**Prompt**
Locate each line below that includes "with" and reproduce it.

**Provided entries**
_____

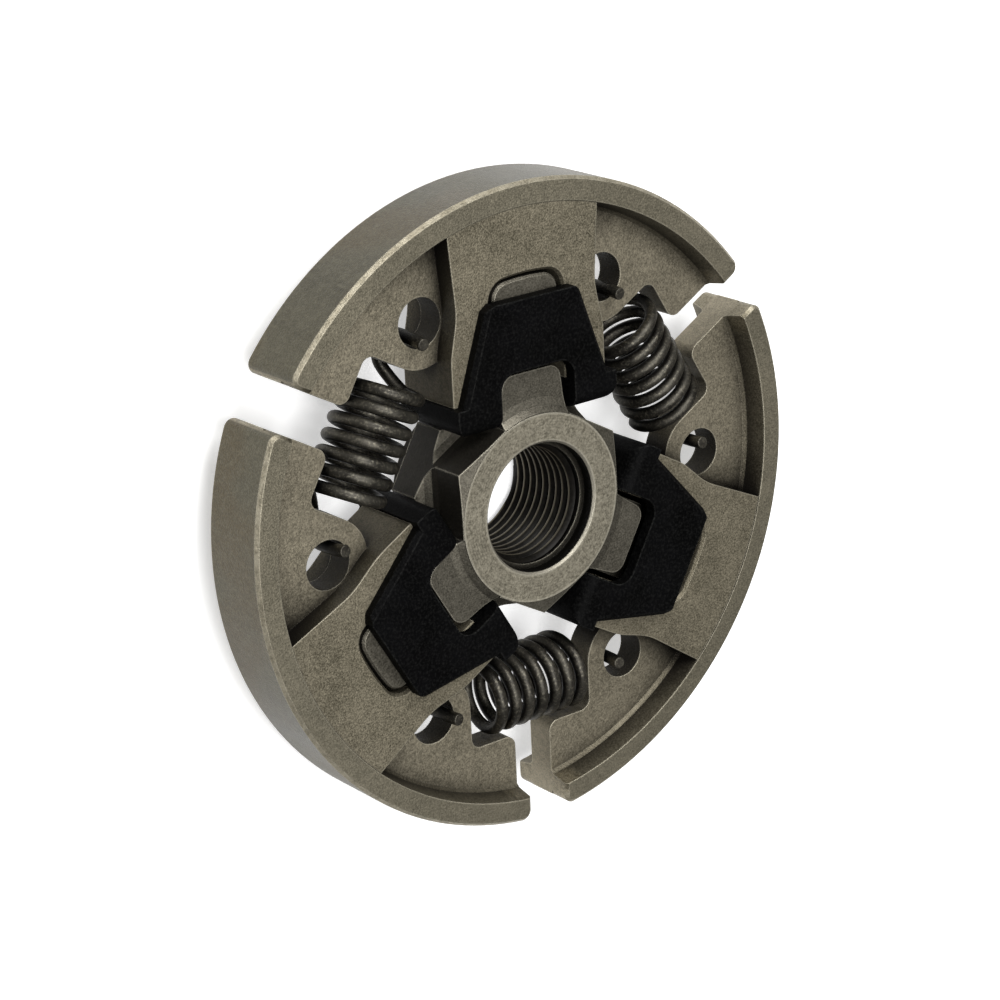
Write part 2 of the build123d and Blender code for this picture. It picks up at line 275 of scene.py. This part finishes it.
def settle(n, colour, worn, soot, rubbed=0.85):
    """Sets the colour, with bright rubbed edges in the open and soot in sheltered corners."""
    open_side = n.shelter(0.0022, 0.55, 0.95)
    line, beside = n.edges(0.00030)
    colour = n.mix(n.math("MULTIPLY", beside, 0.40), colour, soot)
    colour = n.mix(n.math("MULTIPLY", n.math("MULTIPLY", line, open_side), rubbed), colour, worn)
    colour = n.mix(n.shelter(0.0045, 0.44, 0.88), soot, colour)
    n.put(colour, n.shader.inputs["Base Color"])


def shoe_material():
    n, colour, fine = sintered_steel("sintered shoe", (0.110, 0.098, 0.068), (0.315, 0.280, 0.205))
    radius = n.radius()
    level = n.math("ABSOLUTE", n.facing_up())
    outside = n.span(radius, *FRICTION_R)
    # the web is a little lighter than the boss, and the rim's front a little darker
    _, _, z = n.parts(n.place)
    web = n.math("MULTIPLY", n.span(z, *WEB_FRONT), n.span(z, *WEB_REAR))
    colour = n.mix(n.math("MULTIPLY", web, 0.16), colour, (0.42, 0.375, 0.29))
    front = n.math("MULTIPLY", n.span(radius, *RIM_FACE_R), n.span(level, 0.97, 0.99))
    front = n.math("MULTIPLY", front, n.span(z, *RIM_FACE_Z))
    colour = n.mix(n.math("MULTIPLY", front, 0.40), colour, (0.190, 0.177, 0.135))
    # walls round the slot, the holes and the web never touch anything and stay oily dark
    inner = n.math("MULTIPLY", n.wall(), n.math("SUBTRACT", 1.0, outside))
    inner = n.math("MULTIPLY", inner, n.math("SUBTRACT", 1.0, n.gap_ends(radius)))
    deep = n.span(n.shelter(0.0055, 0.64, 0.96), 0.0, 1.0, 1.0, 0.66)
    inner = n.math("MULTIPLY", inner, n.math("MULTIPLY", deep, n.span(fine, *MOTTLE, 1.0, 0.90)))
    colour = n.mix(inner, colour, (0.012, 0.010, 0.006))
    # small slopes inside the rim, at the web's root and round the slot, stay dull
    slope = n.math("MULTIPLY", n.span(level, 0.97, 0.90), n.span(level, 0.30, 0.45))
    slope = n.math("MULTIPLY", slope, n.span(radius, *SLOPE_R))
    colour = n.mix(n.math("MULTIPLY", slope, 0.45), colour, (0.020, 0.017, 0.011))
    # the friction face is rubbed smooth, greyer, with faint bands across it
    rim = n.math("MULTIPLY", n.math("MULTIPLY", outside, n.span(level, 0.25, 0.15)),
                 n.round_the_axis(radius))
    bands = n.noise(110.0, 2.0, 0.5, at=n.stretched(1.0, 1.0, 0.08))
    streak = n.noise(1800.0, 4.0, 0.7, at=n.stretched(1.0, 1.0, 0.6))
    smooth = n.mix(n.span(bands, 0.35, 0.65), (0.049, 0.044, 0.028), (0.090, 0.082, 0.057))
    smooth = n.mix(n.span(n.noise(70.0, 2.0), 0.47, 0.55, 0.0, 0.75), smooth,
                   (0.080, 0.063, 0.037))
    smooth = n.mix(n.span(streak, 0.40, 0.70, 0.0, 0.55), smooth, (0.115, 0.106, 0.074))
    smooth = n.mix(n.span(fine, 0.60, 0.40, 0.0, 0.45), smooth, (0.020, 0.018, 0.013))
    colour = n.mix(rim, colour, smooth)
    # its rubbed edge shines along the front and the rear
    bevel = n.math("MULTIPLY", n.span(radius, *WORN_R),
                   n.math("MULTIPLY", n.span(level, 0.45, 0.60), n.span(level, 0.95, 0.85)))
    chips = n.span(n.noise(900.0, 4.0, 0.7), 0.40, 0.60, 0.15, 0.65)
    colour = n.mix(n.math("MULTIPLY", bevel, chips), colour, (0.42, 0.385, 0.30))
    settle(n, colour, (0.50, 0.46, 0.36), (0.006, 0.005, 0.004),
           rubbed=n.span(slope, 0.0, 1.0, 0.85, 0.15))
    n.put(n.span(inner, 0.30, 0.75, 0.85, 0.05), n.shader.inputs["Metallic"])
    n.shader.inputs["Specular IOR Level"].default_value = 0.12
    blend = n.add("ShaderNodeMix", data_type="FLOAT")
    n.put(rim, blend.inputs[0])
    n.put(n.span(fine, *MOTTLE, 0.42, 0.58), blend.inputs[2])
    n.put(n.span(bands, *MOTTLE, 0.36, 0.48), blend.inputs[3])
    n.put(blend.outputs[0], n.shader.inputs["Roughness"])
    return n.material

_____

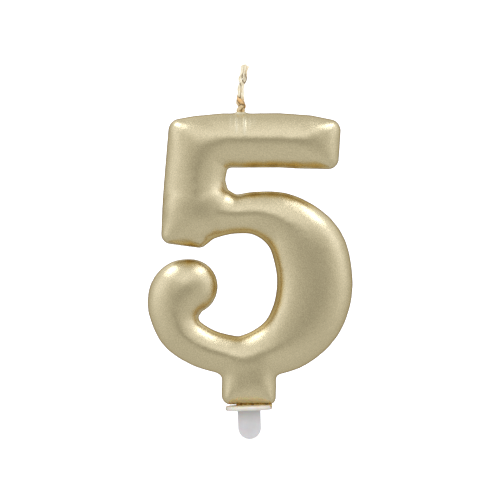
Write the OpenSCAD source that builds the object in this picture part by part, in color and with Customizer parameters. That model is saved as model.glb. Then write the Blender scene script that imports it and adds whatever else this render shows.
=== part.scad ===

_____

**Result of this exercise**
    """Sets the colour, with bright rubbed edges in the open and soot in sheltered corners."""
    # the friction face is rubbed smooth, greyer, with faint bands across it
Write the OpenSCAD source that builds the object in this picture part by part, in color and with Customizer parameters. That model is saved as model.glb. Then write the Blender scene script that imports it and adds whatever else this render shows.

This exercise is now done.